10 comments… add one
  • Gray Shambler Link

    Separation of powers and the bill of rights are Western but if colleges want to say they were thought up by Kenyans on Kwanzaa I’d go along to preserve these bedrock principles for generations to come.
    As to European military might, we have no permanent allies and must be prepared to work within a changing political landscape and go it alone if necessary.

  • Guarneri Link

    “Why does NATO matter any more?”

    You, Trumpster, you.

  • Chinese Jetpilot Link

    It seems more and more that its the US that is worried about Russian aggression, while Germany and the populist movements on the continent want warmer, if not closer, relations with Russia. A good example of this is Washington jumping up and down over Nord Stream 2. We’re pushing for the EU’s (perceived) interests, while Germany is acting on behalf of its own.

  • steve Link

    ” It is not my purpose here to recount the number of times I have encountered undergraduate students who have never read The Federalist Papers or have no idea why the Framers insisted on divided government as the backbone of our political system.”

    That was also true when I was an undergrad in the 70s. Nothing new there. From our ongoing affiliation and work with our high school debate team I can tell you that about half to 2/3 of the group could explain well why we were set up with a divided government. (There was a similar question in extemporaneous two years ago.) I suspect that would have been true of less than half of my graduating high school class.

    OTOH, I wonder if Mr Michta can partition his hard drive? Bounce back and forth fluently between multiple operating systems? Organize his emails? Write code? Kids today have other skills they need.

    Steve

  • OTOH, I wonder if Mr Michta can partition his hard drive? Bounce back and forth fluently between multiple operating systems?
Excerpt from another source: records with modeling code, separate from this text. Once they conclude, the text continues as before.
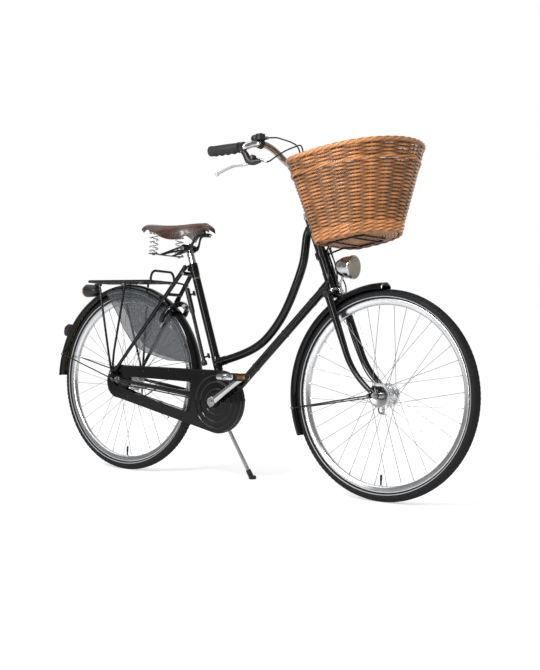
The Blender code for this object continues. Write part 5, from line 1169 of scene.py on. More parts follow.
@dataclass
class DrumBrake:
    """The fixed plate of a drum brake with its axle, nuts and working arm."""

    bench: Bench
    word: str
    body: str
    axle: Vector
    cam: Vector
    hub_half: float
    plate_r: float
    end_y: float
    spacer: float
    axle_r: float = 0.0048
    nut_r: float = 0.0085
    plate_t: float = 0.006
    arm_len: float = 0.04

    def build(self) -> None:
        """Build and dress the plate, the axle and the arm."""
        face = self.hub_half + 0.0007
        outer = face + self.plate_t
        r = self.plate_r
        profile = [
            (0.0, face), (r, face), (r, face + 0.003), (r - 0.0012, face + 0.0042),
            (r - 0.005, face + 0.0046),
        ]
        profile += [
            (r - 0.0065, outer - 0.0004), (r - 0.0085, outer), (r * 0.55, outer), (r * 0.5, outer - 0.001),
        ]
        profile += [(0.015, outer - 0.001), (0.0135, outer), (0.0095, outer), (0.009, self.end_y - 0.003)]
        profile += [(0.0, self.end_y - 0.003)]
        self.bench.make(
            f"{self.word}_brake_cover", lathe(profile, self.axle, SIDE, 64), ALLOY, self.body,
            f"{self.word}_brake_plate",
        )
        width = self.end_y + 0.0028
        shaft = [(0.0, -width - 0.016), (self.axle_r - 0.0006, -width - 0.016)]
        turns = 30
        for k in range(turns):
            along = -width - 0.0155 + k * 0.001
            shaft += [(self.axle_r, along), (self.axle_r - 0.0004, along + 0.0005)]
        shaft += [(r, -y) for r, y in reversed(shaft)]
        parts = [lathe(shaft, self.axle, SIDE, 20)]
        for side in (-1, 1):
            parts.append(hexagon(self.axle, SIDE * side, self.nut_r, width + 0.0022, width + 0.01))
            parts.append(
                washer(self.axle, SIDE * side, self.axle_r, self.nut_r + 0.0022, width, width + 0.002)
            )
        parts.append(disc(self.axle, -SIDE, 0.0085, self.spacer, self.end_y - 0.003, 32))
        parts.append(disc(self.cam, SIDE, 0.0065, outer - 0.0016, outer + 0.0022))
        parts.append(disc(self.cam, SIDE, 0.0028, outer, outer + 0.0074))
        self.bench.make(f"{self.word}_axle_set", parts, STEEL, self.body)
        low = outer + 0.0025
        tip = self.cam - UP * self.arm_len
        thick = SIDE * 0.0026
        outline = arc(self.cam + SIDE * low, FORE, UP, 0.0075, radians(-50), radians(230), 20)
        outline += arc(tip + SIDE * low, FORE, UP, 0.0053, radians(160), radians(380), 14)
        arm = [plate(outline, thick, 0.0005)]
        arm.append(hexagon(self.cam, SIDE, 0.0058, low + 0.0026, low + 0.006))
        arm.append(disc(tip, SIDE, 0.003, low - 0.0015, low + 0.0045))
        self.bench.make(
            f"{self.word}_brake_lever", arm, STEEL, f"{self.word}_brake", f"{self.word}_brake_arm",
        )


# Frame and fork


@dataclass
class Geometry:
    """Angles, axes and points that several sub-assemblies share."""

    rear_axle: Vector
    front_axle: Vector
    bracket: Vector
    seat_up: Vector
    steer_up: Vector
    steer_fore: Vector
    rake: float = 0.056
    head_low: float = 0.386
    head_len: float = 0.252
    seat_len: float = 0.508
    tube_r: float = 0.0143
    head_r: float = 0.0168
    cup_h: float = 0.009
    crown_h: float = 0.022

    @classmethod
    def roadster(cls) -> "Geometry":
        """Return this bicycle's geometry.

        Returns:
            The geometry.
        """
        seat, head = radians(69.8), radians(66.6)
        return cls(
            rear_axle=at(0.0, 0.0, WHEEL_R),
            front_axle=at(1.099, 0.0, WHEEL_R),
            bracket=at(0.465, 0.0, 0.277),
            seat_up=at(-cos(seat), 0.0, sin(seat)),
            steer_up=at(-cos(head), 0.0, sin(head)),
            steer_fore=at(sin(head), 0.0, cos(head)),
        )

    @property
    def head_top(self) -> float:
        """Return the head tube's top along the steering axis."""
        return self.head_low + self.head_len

    @property
    def crown_top(self) -> float:
        """Return the top of the fork's crown along the steering axis."""
        return self.head_low - self.cup_h - GAP

    @property
    def crown(self) -> float:
        """Return the middle of the fork's crown along the steering axis."""
        return self.crown_top - self.crown_h / 2

    @property
    def seat_top(self) -> Vector:
        """Return the seat tube's upper end."""
        return self.bracket + self.seat_up * self.seat_len

    def steer(self, up: float, fore: float = 0.0, side: float = 0.0) -> Vector:
        """Return a point given along the steering axis, ahead of it and to its left."""
        foot = self.front_axle - self.steer_fore * self.rake
        return foot + self.steer_up * up + self.steer_fore * fore + SIDE * side


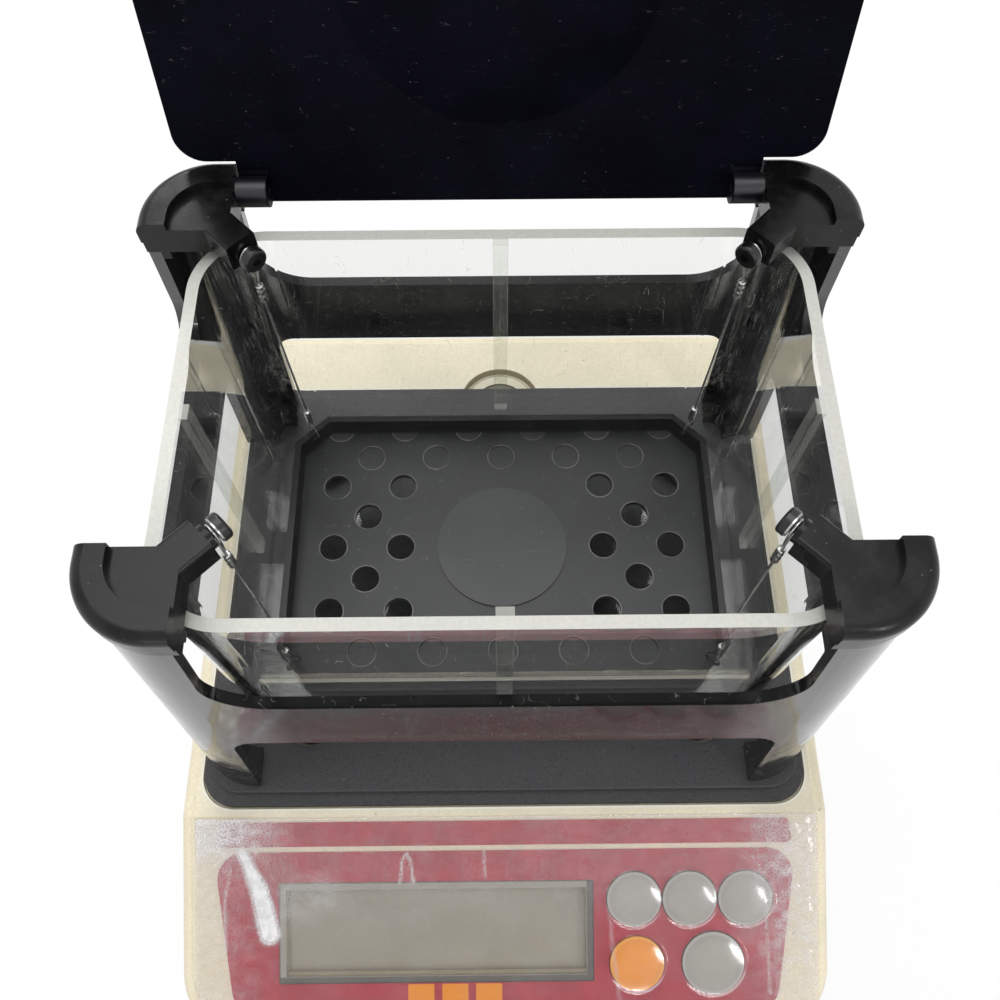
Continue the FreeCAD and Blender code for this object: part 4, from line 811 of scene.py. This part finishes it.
def lattice_noise(x, y, cell, seed):
    """Value noise: random numbers at a square lattice's corners, with a smooth mix between."""
    count = 64
    table = np.random.default_rng(seed).random((count, count))
    column, row = np.floor(x / cell).astype(int), np.floor(y / cell).astype(int)
    share_x, share_y = x / cell - column, y / cell - row
    share_x = share_x**2 * (3 - 2 * share_x)
    share_y = share_y**2 * (3 - 2 * share_y)

    def across(down):
        left = table[column % count, (row + down) % count]
        right = table[(column + 1) % count, (row + down) % count]
        return left * (1 - share_x) + right * share_x

    return across(0) * (1 - share_y) + across(1) * share_y


def smooth_step(value, low, high):
    """0 below low, 1 above high, and 3t^2 - 2t^3 between, where t is the share of the way."""
    share = np.clip((value - low) / (high - low), 0.0, 1.0)
    return share**2 * (3 - 2 * share)


def line_distance(x, y, points):
    """Distance to the nearest of the straight runs between points, in the plane."""
    nearest = np.full(x.shape, np.inf)
    for (x0, y0), (x1, y1) in zip(points[:-1], points[1:]):
        run_x, run_y = x1 - x0, y1 - y0
        share = ((x - x0) * run_x + (y - y0) * run_y) / (run_x**2 + run_y**2)
        share = np.clip(share, 0.0, 1.0)
        nearest = np.minimum(nearest, np.hypot(x - x0 - share * run_x, y - y0 - share * run_y))
    return nearest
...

    Probably 1% of kids can do both of those things. What they can do is use Facebook on both a desktop PC and on their phones or access the Google and Apple stores which is not the same thing. Your kid may know more than that but few do. In fairness they don’t need to any more than the people using phones 70 years ago needed to be able to build a phone.

    I work with Millennials on a daily basis who are what passes for being highly computer literate. They understand using a few applications. They aren’t even fluent with one operating system. Fluency means being able to implement programs to perform particular functions not the ability to find and download programs from Google Play to perform them for you.

  • Andy Link

    Here in Colorado, Civics is taught in 9th grade and honors students can take an additional US government course in 11th grade.

    So, it seems that Civics isn’t considered an important subject. One semester in 9th grade seems pretty inadequate to me, although I’m sure there is some cross-over from other courses, like US history.

  • Andy Link

    As far as kids and technology, my two teens can work phone apps like champs, but they come to me when something goes wrong.

  • steve Link

    “Probably 1% of kids can do both of those things.”

    I must know a bunch of over achievers.

    Steve

  • You must. I don’t fault them for it—there are many reasons, Google being one of them. It has reduced the apparent value of memorization.

    But there’s more there than appearances. Retaining what you’ve learned is a labor-saving device and it’s a cultivated skill.

    To be truly expert at anything requires 10,000 hours of application and the only thing that most kids have practiced that much is using their phones.

  • bob sykes Link

    Culture and race are far more important than economics and written constitutions. The West was a reality. It was Christian, White and liberal (in the old fashioned sense). It had a common history, much of it wars over a well-defined territory.

    If there is no West, then there cannot be a United States of America. It must either fragment into states that each have some of common culture, religion, history and Race, or it must degenerate into a brutal multicultural, multiethnic dictatorship. Those are the choices if there is no West.

    Frankly, the choice has already been made. We will become a multicultural, multiethnic and very brutal dictatorship a la Stalin.